40-something Han guy mopping the floor [40HG]: “Hey, did you hear about the revolt in Xinjiang?”

Youngish American professor [YAP]: “No.  What happened?”

40HG: “Oh, a bunch of terrorists came in and starting killing people; it was really bad.”

YAP: “Really?”

40HG: “Yes, I saw it on television; then it was on the Global Times website too.”

Matronly Korean cashier [MKC]:  “Terrorists?  Was it the, the Dalai Lama?”

40HG: “The Dalai Lama? No he’s in Xizang [Tibet], not Xinjiang.”

MKC: “Ohhhhh, I thought it was him.  Wasn’t he the big terrorist?”

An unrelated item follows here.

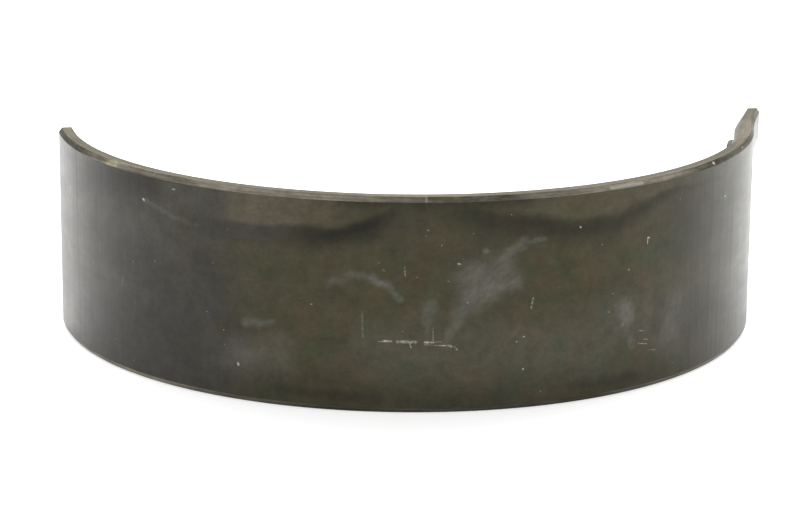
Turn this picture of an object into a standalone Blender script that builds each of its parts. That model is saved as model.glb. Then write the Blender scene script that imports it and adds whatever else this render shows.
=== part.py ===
"""Engine bearing shell: one half of a thin-walled plain bearing, in its free, sprung-open form.

The shell stands on one side face. Its crown is towards -Y, its two joint faces look towards +Y,
and the locating tang is pressed out of the corner at +X, under the upper side face.
"""

import math

import bmesh
import bpy
from mathutils import Vector

MM = 0.001

# The strip and the bore that it is made for.
HOUSING_BORE = 52.0 * MM
FREE_SPREAD = 0.8 * MM
SHELL_WIDTH = 15.3 * MM
WALL = 1.5 * MM

# Chamfers round both side faces: depth is radial, height is along the journal.
BACK_CHAMFER_DEPTH = 0.24 * MM
BACK_CHAMFER_HEIGHT = 0.33 * MM
BORE_CHAMFER_DEPTH = 0.55 * MM
BORE_CHAMFER_HEIGHT = 0.65 * MM

# Bore relief: the wall thins towards each joint face, whose inner edge is broken.
RELIEF_DEPTH = 0.15 * MM
RELIEF_LENGTH = 5.0 * MM
JOINT_BREAK = 0.12 * MM

# The locating tang: lift is how far its end stands out, length is along the arc.
TANG_WIDTH = 2.5 * MM
TANG_LENGTH = 6.8 * MM
TANG_LIFT = 1.4 * MM

# The wall beside the tang is drawn out with it a little.
DRAWN_LIFT = 0.28 * MM
DRAWN_WIDTH = 2.8 * MM
DRAWN_LEVELS = 4

# Facets: the longest step along the plain arc and along the tang.
ARC_STEP = 0.7 * MM
TANG_STEP = 0.5 * MM

# Points closer than this are one point.
WELD = 0.0001 * MM

# Satin, slightly stained steel.
STEEL_COLOUR = (0.115, 0.105, 0.088, 1.0)
STEEL_ROUGHNESS = 0.38
STEEL_METALLIC = 1.0

SHARP_ANGLE = math.radians(20.0)


def clear_scene():
    """Remove what the scene holds, so that only the shell is in it."""
    for thing in list(bpy.data.objects):
        bpy.data.objects.remove(thing, do_unlink=True)


def free_form():
    """Back radius and half angle of the shell out of its housing.

    The back is half the housing bore's circumference long, in the housing and out of it. Out of
    it the shell springs open, so the same length lies on a slightly larger circle and falls
    short of a half turn.
    """
    half_length = math.pi * HOUSING_BORE / 4.0
    half_span = (HOUSING_BORE + FREE_SPREAD) / 2.0
    narrow = math.radians(45.0)
    wide = math.radians(90.0)
    for _ in range(50):
        half_angle = (narrow + wide) / 2.0
        if half_length / half_angle * math.sin(half_angle) > half_span:
            narrow = half_angle
        else:
            wide = half_angle
    return half_length / half_angle, half_angle


BACK_RADIUS, HALF_ANGLE = free_form()
BORE_RADIUS = BACK_RADIUS - WALL
SHEAR_HEIGHT = SHELL_WIDTH - TANG_WIDTH
TANG_ANGLE = TANG_LENGTH / BACK_RADIUS


def wall_outline():
    """Closed outline of the wall's section, as (radius, height, in the tang).

    The section has two points at the shear line on each side. They lie together where the wall
    is plain, and part where the tang is pressed out.
    """
    drawn = [SHEAR_HEIGHT - DRAWN_WIDTH * level / DRAWN_LEVELS for level in range(DRAWN_LEVELS + 1)]
    back = [(BACK_RADIUS, BACK_CHAMFER_HEIGHT, False)]
    back += [(BACK_RADIUS, height, False) for height in reversed(drawn)]
    back += [(BACK_RADIUS, SHEAR_HEIGHT, True)]
    back += [(BACK_RADIUS, SHELL_WIDTH - BACK_CHAMFER_HEIGHT, True)]
    upper_side = [
        (BACK_RADIUS - BACK_CHAMFER_DEPTH, SHELL_WIDTH, True),
        (BORE_RADIUS + BORE_CHAMFER_DEPTH, SHELL_WIDTH, True),
    ]
    bore = [(BORE_RADIUS, SHELL_WIDTH - BORE_CHAMFER_HEIGHT, True)]
    bore += [(BORE_RADIUS, SHEAR_HEIGHT, True)]
    bore += [(BORE_RADIUS, height, False) for height in drawn]
    bore += [(BORE_RADIUS, BORE_CHAMFER_HEIGHT, False)]
    lower_side = [
        (BORE_RADIUS + BORE_CHAMFER_DEPTH, 0.0, False),
        (BACK_RADIUS - BACK_CHAMFER_DEPTH, 0.0, False),
    ]
    return back + upper_side + bore + lower_side


def pressed_out(angle, height, in_tang):
    """How far the press has moved the wall outwards, at an angle from the crown and a height.

    The tang curls out evenly from its root, so its lift grows with the square of the distance.
    """
    from_root = angle - (HALF_ANGLE - TANG_ANGLE)
    if from_root <= 0.0:
        return 0.0
    curl = (from_root / TANG_ANGLE) ** 2
    if in_tang:
        return TANG_LIFT * curl
    below = (SHEAR_HEIGHT - height) / DRAWN_WIDTH
    return DRAWN_LIFT * curl * max(0.0, 1.0 - below) ** 2


def relieved(angle, radius):
    """How far the bore relief and the broken joint edge set a point of the bore back."""
    if radius > BORE_RADIUS:
        return 0.0
    to_joint = (HALF_ANGLE - abs(angle)) * BACK_RADIUS
    relief = RELIEF_DEPTH * max(0.0, 1.0 - to_joint / RELIEF_LENGTH)
    return relief + max(0.0, JOINT_BREAK - to_joint)


def station_angles():
    """Angles from the crown at which the section is placed, from one joint face to the other."""
    break_angle = JOINT_BREAK / BACK_RADIUS
    root = HALF_ANGLE - TANG_ANGLE
    start = break_angle - HALF_ANGLE
    end = HALF_ANGLE - break_angle
    plain_steps = math.ceil((root - start) * BACK_RADIUS / ARC_STEP)
    tang_steps = math.ceil((end - root) * BACK_RADIUS / TANG_STEP)
    plain = [start + (root - start) * step / plain_steps for step in range(plain_steps)]
    tang = [root + (end - root) * step / tang_steps for step in range(tang_steps + 1)]
    return [-HALF_ANGLE] + plain + tang + [HALF_ANGLE]


def section_points(outline, angle):
    """The section's points in space at one angle from the crown."""
    outward = Vector((math.sin(angle), -math.cos(angle), 0.0))
    points = []
    for radius, height, in_tang in outline:
        reach = radius + pressed_out(angle, height, in_tang) + relieved(angle, radius)
        points.append(outward * reach + Vector((0.0, 0.0, height)))
    return points


def bridge(model, first, second):
    """Join two neighbouring sections by a ring of faces."""
    for index, vertex in enumerate(first):
        following = (index + 1) % len(first)
        model.faces.new((vertex, first[following], second[following], second[index]))


def build_shell_mesh():
    """The wall swept from joint face to joint face, with its tang pressed out."""
    outline = wall_outline()
    model = bmesh.new()
    rings = []
    for angle in station_angles():
        rings.append([model.verts.new(point) for point in section_points(outline, angle)])
    for first, second in zip(rings, rings[1:]):
        bridge(model, first, second)
    model.faces.new(reversed(rings[0]))
    model.faces.new(rings[-1])
    bmesh.ops.remove_doubles(model, verts=model.verts[:], dist=WELD)
    bmesh.ops.triangulate(model, faces=model.faces[:])
    bmesh.ops.recalc_face_normals(model, faces=model.faces[:])
    mesh = bpy.data.meshes.new("bearing_shell")
    model.to_mesh(mesh)
    model.free()
    return mesh


def centre_on_base(mesh):
    """Put the origin in the middle of the shell's box, on the surface that it stands on."""
    for axis in (0, 1):
        places = [vertex.co[axis] for vertex in mesh.vertices]
        middle = (min(places) + max(places)) / 2.0
        for vertex in mesh.vertices:
            vertex.co[axis] -= middle


def steel():
    """Satin steel of the shell's back."""
    material = bpy.data.materials.new("satin_steel")
    material.use_nodes = True
    surface = material.node_tree.nodes["Principled BSDF"]
    surface.inputs["Base Color"].default_value = STEEL_COLOUR
    surface.inputs["Roughness"].default_value = STEEL_ROUGHNESS
    surface.inputs["Metallic"].default_value = STEEL_METALLIC
    return material


def build():
    """Make the shell and place it in the scene."""
    clear_scene()
    mesh = build_shell_mesh()
    centre_on_base(mesh)
    mesh.materials.append(steel())
    mesh.shade_smooth()
    mesh.set_sharp_from_angle(angle=SHARP_ANGLE)
    shell = bpy.data.objects.new("bearing_shell", mesh)
    bpy.context.scene.collection.objects.link(shell)


build()
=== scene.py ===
"""An engine bearing shell on a white studio table: one half of a thin-walled plain bearing.

The wall is swept, rolled and pressed by one geometry tree, from the same sizes as the solid that
it stands for. Lengths named _mm and every place on the flat strip are in millimetres.
"""

import logging
import math
from dataclasses import dataclass, field, replace
from enum import Enum
from typing import Any

import bmesh
import bpy
from mathutils import Matrix, Vector


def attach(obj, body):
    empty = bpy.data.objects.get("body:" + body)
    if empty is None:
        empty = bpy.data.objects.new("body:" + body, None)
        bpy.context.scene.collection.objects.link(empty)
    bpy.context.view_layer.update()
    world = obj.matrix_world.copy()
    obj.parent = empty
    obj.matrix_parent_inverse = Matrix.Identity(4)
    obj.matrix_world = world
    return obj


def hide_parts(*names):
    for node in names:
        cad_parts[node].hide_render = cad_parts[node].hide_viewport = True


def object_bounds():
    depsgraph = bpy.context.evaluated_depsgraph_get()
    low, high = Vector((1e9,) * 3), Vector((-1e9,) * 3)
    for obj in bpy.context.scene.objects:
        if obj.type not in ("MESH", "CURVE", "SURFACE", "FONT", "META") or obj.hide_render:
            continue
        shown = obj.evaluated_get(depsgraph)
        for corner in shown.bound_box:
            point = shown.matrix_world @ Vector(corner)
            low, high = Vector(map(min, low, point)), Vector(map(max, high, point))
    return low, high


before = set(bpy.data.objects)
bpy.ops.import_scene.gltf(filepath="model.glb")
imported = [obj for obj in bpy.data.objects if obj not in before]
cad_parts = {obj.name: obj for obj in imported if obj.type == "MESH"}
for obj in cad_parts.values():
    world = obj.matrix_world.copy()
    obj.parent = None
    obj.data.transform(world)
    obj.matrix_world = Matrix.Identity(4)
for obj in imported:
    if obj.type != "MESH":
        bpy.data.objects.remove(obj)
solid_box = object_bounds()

log = logging.getLogger("bearing_shell")

MM = 0.001
Pair = tuple[float, float]

# Two ends of a number, then what it gives at each of them.
Span = tuple[float, float, float, float]

# The mesh attribute that holds each point's place on the flat strip, in millimetres.
ON_STRIP = "on_strip"

# The kinds of node that are used most, and settings that go with them.
MATH = "ShaderNodeMath"
RANGE = "ShaderNodeMapRange"
VECTOR = "ShaderNodeVectorMath"
MIX = "ShaderNodeMix"
BUMP = "ShaderNodeBump"
COLOURS = {"data_type": "RGBA"}
SMOOTH = {"interpolation_type": "SMOOTHSTEP"}

# Keeps the way along the strip and up, and drops the way through it.
ALONG_AND_UP = (1.0, 1.0, 0.0)

WHITE = (1.0, 1.0, 1.0, 1.0)

# The lining gives way to the steel between these depths from the bore, in millimetres.
LINING_ENDS: Pair = (0.28, 0.32)


def linear(colour: str) -> tuple[float, float, float, float]:
    """Turn an sRGB hex colour into linear values.

    Args:
        colour: Six hex digits with a leading hash.

    Returns:
        Red, green, blue and an alpha of one.
    """
    # The sRGB curve: straight near black, a power above it.
    parts = [int(colour[place : place + 2], 16) / 255.0 for place in (1, 3, 5)]
    low_end = [part / 12.92 for part in parts]
    upper = [((part + 0.055) / 1.055) ** 2.4 for part in parts]
    red, green, blue = (a if part <= 0.04045 else b for part, a, b in zip(parts, low_end, upper))
    return red, green, blue, 1.0


def feed(tree: bpy.types.NodeTree, socket: bpy.types.NodeSocket, value: Any) -> None:
    """Give an input its value, or link what it comes from.

    Args:
        tree: The tree that the input is in.
        socket: The input.
        value: A number or colour, a socket, or a node, whose first shown output is linked. None
            leaves the input as it is.
    """
    if isinstance(value, bpy.types.Node):
        value = next(output for output in value.outputs if output.enabled)
    if isinstance(value, bpy.types.NodeSocket):
        tree.links.new(value, socket)
    elif value is not None:
        socket.default_value = value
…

40HG: “Sure, but not with this thing.  He’s in Tibet.”

YAP: “So what’s happening now?”

40HG: [Smiling]  “Oh, the government is smashing them [真压他们]; it’s not going to last long.”

Later that night, a major rain cleared out most people from a big outdoor market.  Underneath a tent whose pockets were sagging deeply with water, I had a long conversation with a noodle-maker about international politics which touched on Xinjiang.  “This is a small thing [就是个小事],” he said dismissively of the Uighur action.  “The government will handle it and it will be over soon.”   His eyes blazed a bit, but not in support of some revolution. He then turned back to complain about policy privileges granted to Korean minorities in his small city.

Although Xinhua sought to whip up sentiment on this issue and link the Uighurs to foreign wirepullers (more on that subsequently), it appears that the violence in Xinjiang is stimulating nowhere near the passions that the Tibetan uprising did in spring of 2008.

1 Comment

  1. Xinjiang is a land of many of ethnic groups, though. I think it wouldn’t be fair to say that many Kazakh [哈萨克族], Krygz [柯尔克孜族], etc. who also live in Urumqi and Xinjiang don’t sympathize or share some of the same attitudes as the Uighurs.

    Anyways, this is just a small point to make.